FOX NEWS RULES IN RURAL AMERICA




          I spent the Thanksgiving holiday weekend in a rural white republican community where Fox News rules the airways 24/7.  There are few minorities living in the area.  There are fewer residents with progressive views.  I found that political or social debate is futile when an individual’s news media input consistently reinforces his or her view of the world.  Even the business and human interest reporting on Fox News seems to be devoted to Obama baiting.  I quickly learned that discussing family, weather and sports were the safe topics to avoid controversy.
          No one at this extended family gathering could find empathy for a muscular young black teenager with a chip on his shoulder who was killed after a police stop for stealing cigars.  The fact that he was unarmed and shot 6 times did not seem to matter.  It was simply impossible for this crowd to place themselves in the shoes of African Americans, where the historical experience with white police officers is quite different from their own.  It was beyond the pale for them to consider, under similar circumstances, whether a pretty young white teenage girl with a chip on her shoulder, who was stopped for shoplifting, would have ended up dead.
          There was even less attempt to understand why a poor minority community would burn and loot its own neighborhood following the grand jury verdict in Ferguson.  Fox News consistently ran a conspiracy story over the Thanksgiving weekend, that the White House had commanded the Missouri National Guard to stand down, insuring that the destruction would take place.  Another constant news story was that well known civil rights leaders had entered the fray and encouraged the violence. 

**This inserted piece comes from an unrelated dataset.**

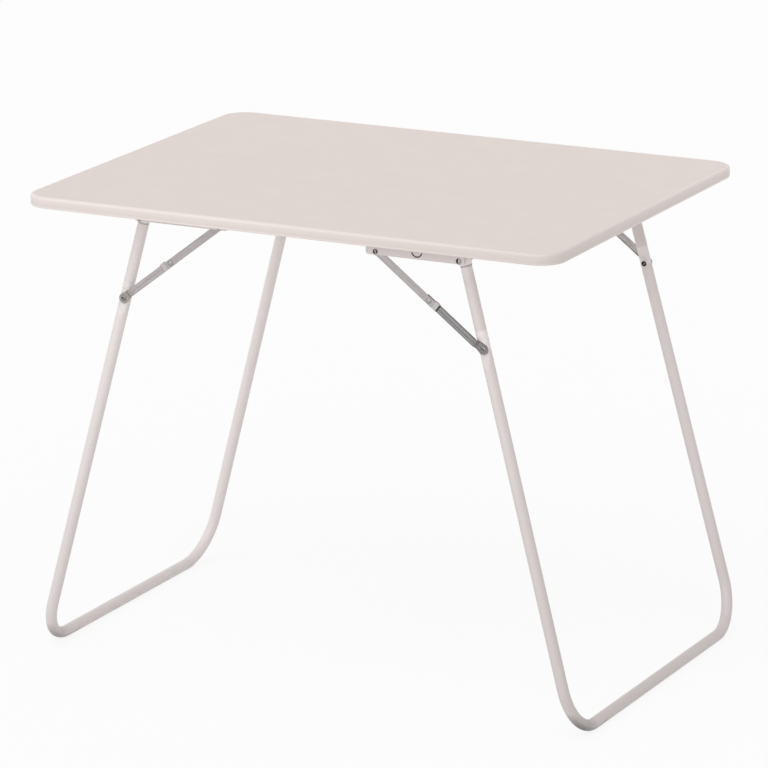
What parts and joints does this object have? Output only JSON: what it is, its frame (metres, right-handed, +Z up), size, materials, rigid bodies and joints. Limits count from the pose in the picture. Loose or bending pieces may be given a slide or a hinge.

          Apart from these rather ridiculous opinions, presented as facts, there was no attempt at role reversal or to understand how members of this poor black community could express their anger and rage over what was perceived as an unfair and biased application of justice.  No one at the dinner table was thankful that the aggrieved did not exercise vigilante justice as the white community has so often practiced in the past, when the legal system has not matched its expectations concerning black defendants.
          Colin Powell has stated that despite all of our progress on race relations: “a dark vein of intolerance” prevails in America.  Intolerance or the: “unwillingness to accept views, beliefs, or behavior that differ from one's own”, is not as destructive as overt racism, but it is close and certainly a byproduct of times gone by.  I am not advocating shoplifting, disobeying the police or looting.  I am suggesting that more tolerance by those in authority can avoid a crisis in the first place and help a community heal, after the fact.  This is the message that President Obama delivered immediately after the Ferguson Grand Jury decision.
          The proven solution to intolerance is diversity.  When homogeneous communities diversify, different views are incorporated into the community and the whole is richer than its parts.  Anyone who has spent time in NYC or Toronto knows what I mean.  When communities of color diversify the local justice system, everyone benefits from perceptions of understanding and fairness.  In regard to Ferguson, there is no question that poor urban communities need policing.  However the police force must be diversified to include black officers with its members living in the community and being sensitive to the needs and views of their neighbors.
          Unfortunately, rural America will remain white, protestant and conservative with no desire to diversify and little tolerance for what goes on outside its boundaries.  Fox News is the perfect media source to encourage the lack of diversity and to perpetuate the intolerance.   Sometimes it takes a Thanksgiving weekend to remind me that while the wide open country is a beautiful place to visit, I would never want to live there.